>> START
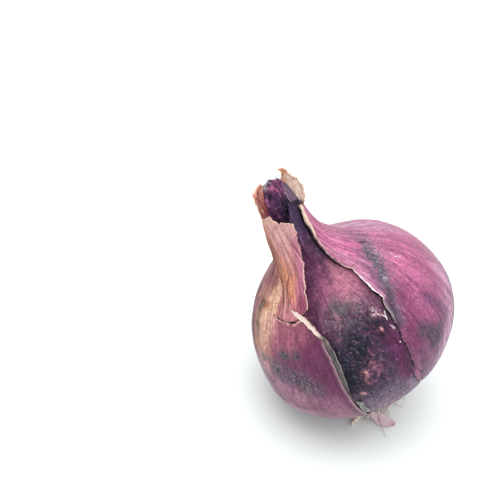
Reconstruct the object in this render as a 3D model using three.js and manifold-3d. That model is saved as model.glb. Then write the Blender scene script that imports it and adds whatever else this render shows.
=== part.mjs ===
// A red onion at rest. The bulb leans on a small flat spot, with its dry neck up and to the left.
// Its papery outer skin is torn open in front, from the neck to the root, and shows the darker
// skin below. Torn scales stand round the neck, and a tuft of dry roots hangs from the root plate.
//
// Millimetres, +Z up. The onion rests on z = 0, and the origin is under the middle of its box.
// The torn side faces -Y, and +X is to the right of it.
import * as THREE from 'three';
import { mergeVertices } from 'three/addons/utils/BufferGeometryUtils.js';
import Module from 'manifold-3d';

const wasm = await Module();
wasm.setup();

// ---- Driving dimensions ----

// The onion's outline, from the root pole to the neck's end: height along its axis, radius.
const OUTLINE = [
  [0, 0], [0.2, 7], [2, 16], [7, 27.8], [16, 35.7], [26, 39.8], [36, 40.4], [47, 37.4],
  [56.5, 30.6], [63, 22], [68, 14.6], [74, 10.6], [81, 9], [88, 8.3], [95, 8], [103, 7.9],
];
const MIDDLE_HEIGHT = 36; // of the widest ring, which the onion is turned about
const ROOT_SHIFT = 4.8; // how far the axis bends to the left at the root end
const NECK_SHIFT = 3.6; // and at the neck
const NECK_BEND_START = 52;
const NECK_BEND_LENGTH = 26;

// One side of the bulb swells a little, and the other is a little flatter:
// place along the outline, longitude, height of the swelling, reach along the outline, sharpness.
const SWELLINGS = [
  { along: 47, longitude: -74, height: 2, reach: 13, sharpness: 4 },
  { along: 68, longitude: 92, height: -0.6, reach: 16, sharpness: 3 },
];

const LEAN = [-10, -29, 8.4]; // degrees about X, Y and Z
const REST_HEIGHT = 39.1; // of the bulb's middle, so that its lowest 1.7 mm is pressed flat
const BOX_MIDDLE = [0.4, -1.1]; // of the whole onion's box, from the bulb's middle

const SKIN_THICKNESS = 0.6;
const SKIN_START = 8; // along the outline: the outer skin's ends, at the root and at the neck
const SKIN_END = 118.5;
const SKIN_ROWS = 27; // of faces between them, which the bulb's rings share
const GAP = 0.3; // between one layer and the next
const BULB_DEPTH = SKIN_THICKNESS + GAP; // of the bulb's surface below the outer skin's

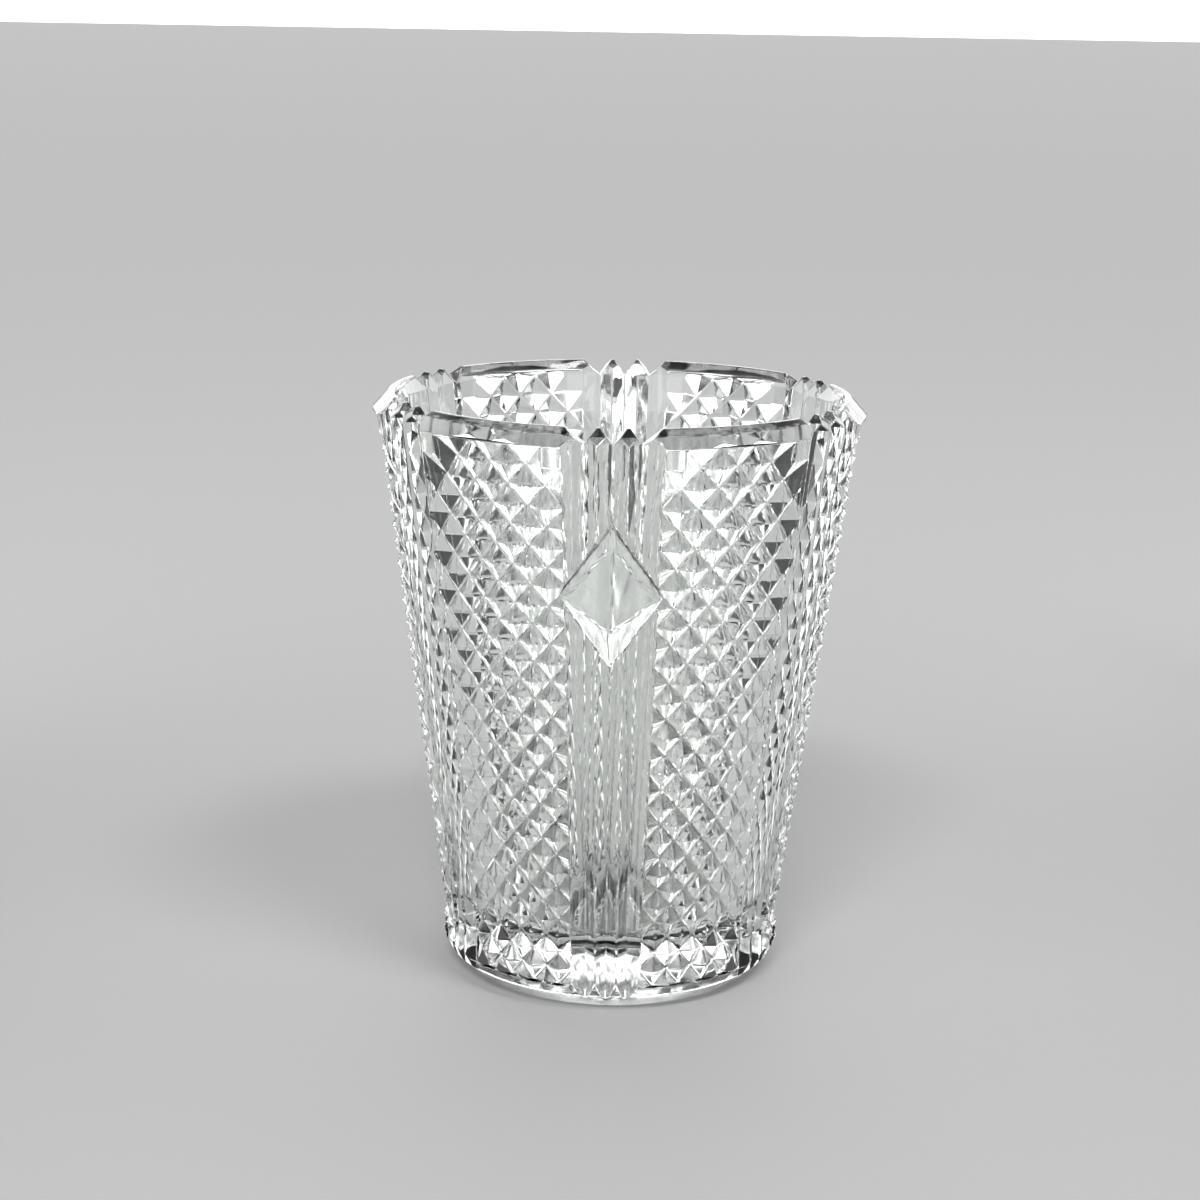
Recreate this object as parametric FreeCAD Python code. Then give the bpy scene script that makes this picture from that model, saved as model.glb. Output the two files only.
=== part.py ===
>> END
SET TASK.
Copy all of the data exactly.

PROBLEM SOLUTION.
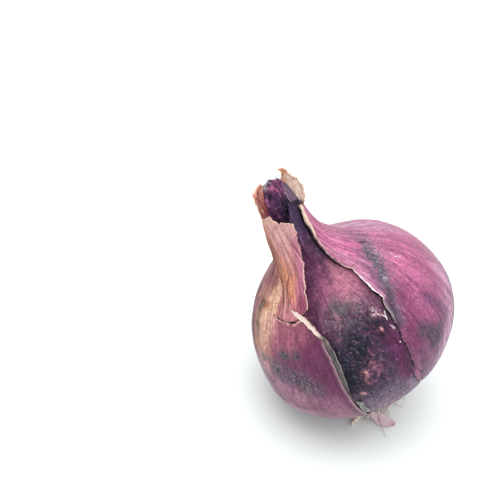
Reconstruct the object in this render as a 3D model using three.js and manifold-3d. That model is saved as model.glb. Then write the Blender scene script that imports it and adds whatever else this render shows.
=== part.mjs ===
// A red onion at rest. The bulb leans on a small flat spot, with its dry neck up and to the left.
// Its papery outer skin is torn open in front, from the neck to the root, and shows the darker
// skin below. Torn scales stand round the neck, and a tuft of dry roots hangs from the root plate.
//
// Millimetres, +Z up. The onion rests on z = 0, and the origin is under the middle of its box.
// The torn side faces -Y, and +X is to the right of it.
import * as THREE from 'three';
import { mergeVertices } from 'three/addons/utils/BufferGeometryUtils.js';
import Module from 'manifold-3d';

const wasm = await Module();
wasm.setup();

// ---- Driving dimensions ----

// The onion's outline, from the root pole to the neck's end: height along its axis, radius.
const OUTLINE = [
  [0, 0], [0.2, 7], [2, 16], [7, 27.8], [16, 35.7], [26, 39.8], [36, 40.4], [47, 37.4],
  [56.5, 30.6], [63, 22], [68, 14.6], [74, 10.6], [81, 9], [88, 8.3], [95, 8], [103, 7.9],
];
const MIDDLE_HEIGHT = 36; // of the widest ring, which the onion is turned about
const ROOT_SHIFT = 4.8; // how far the axis bends to the left at the root end
const NECK_SHIFT = 3.6; // and at the neck
const NECK_BEND_START = 52;
const NECK_BEND_LENGTH = 26;

// One side of the bulb swells a little, and the other is a little flatter:
// place along the outline, longitude, height of the swelling, reach along the outline, sharpness.
const SWELLINGS = [
  { along: 47, longitude: -74, height: 2, reach: 13, sharpness: 4 },
  { along: 68, longitude: 92, height: -0.6, reach: 16, sharpness: 3 },
];

const LEAN = [-10, -29, 8.4]; // degrees about X, Y and Z
const REST_HEIGHT = 39.1; // of the bulb's middle, so that its lowest 1.7 mm is pressed flat
const BOX_MIDDLE = [0.4, -1.1]; // of the whole onion's box, from the bulb's middle

const SKIN_THICKNESS = 0.6;
const SKIN_START = 8; // along the outline: the outer skin's ends, at the root and at the neck
const SKIN_END = 118.5;
const SKIN_ROWS = 27; // of faces between them, which the bulb's rings share
const GAP = 0.3; // between one layer and the next
const BULB_DEPTH = SKIN_THICKNESS + GAP; // of the bulb's surface below the outer skin's

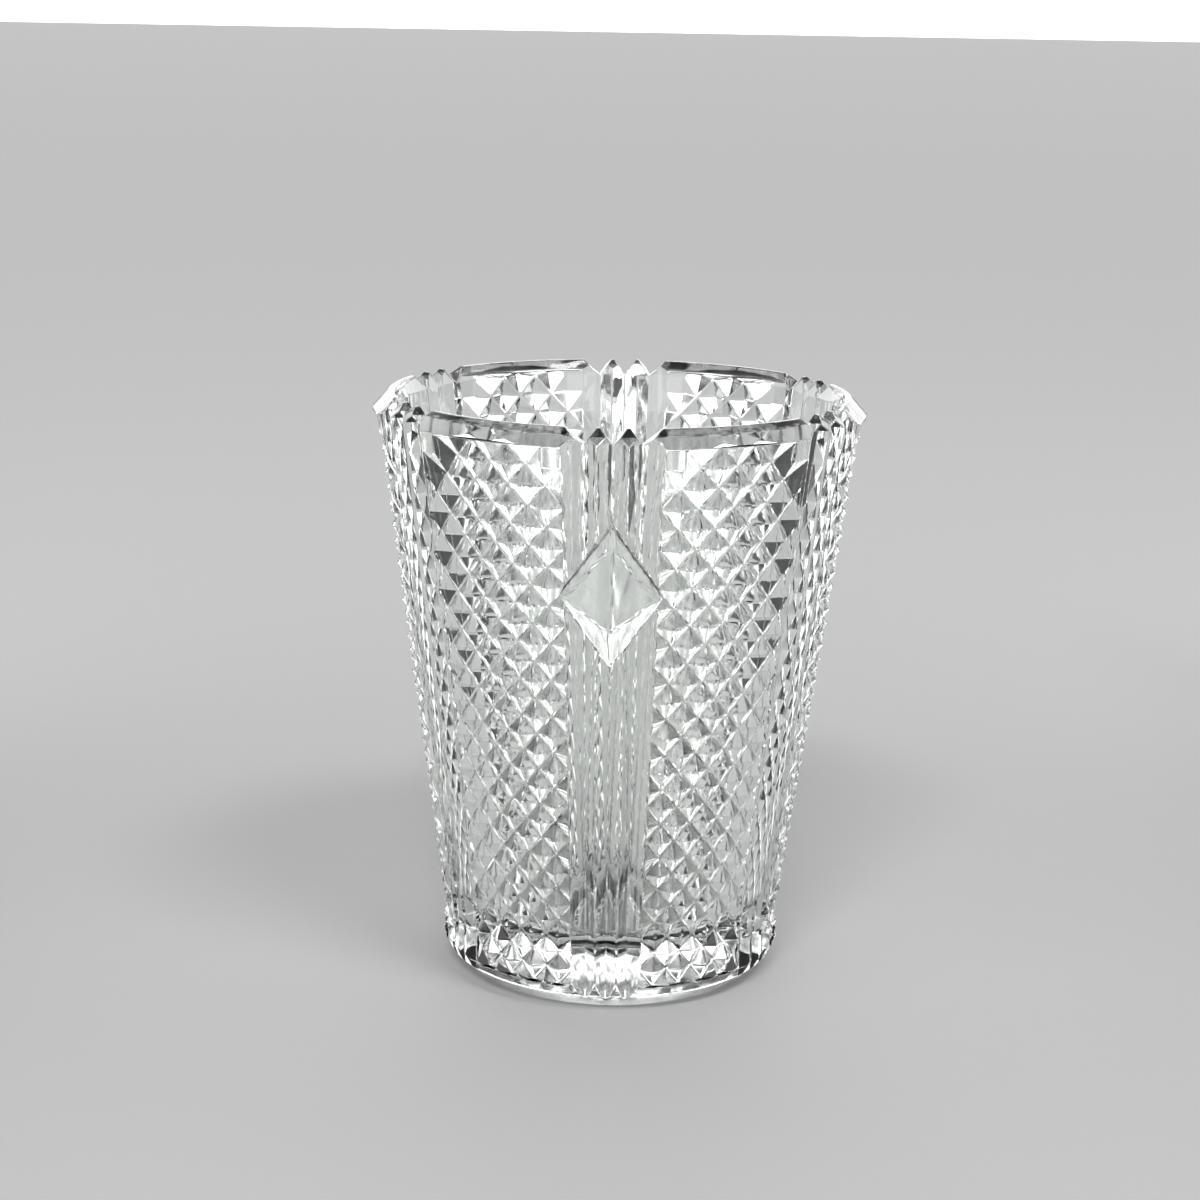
Recreate this object as parametric FreeCAD Python code. Then give the bpy scene script that makes this picture from that model, saved as model.glb. Output the two files only.
=== part.py ===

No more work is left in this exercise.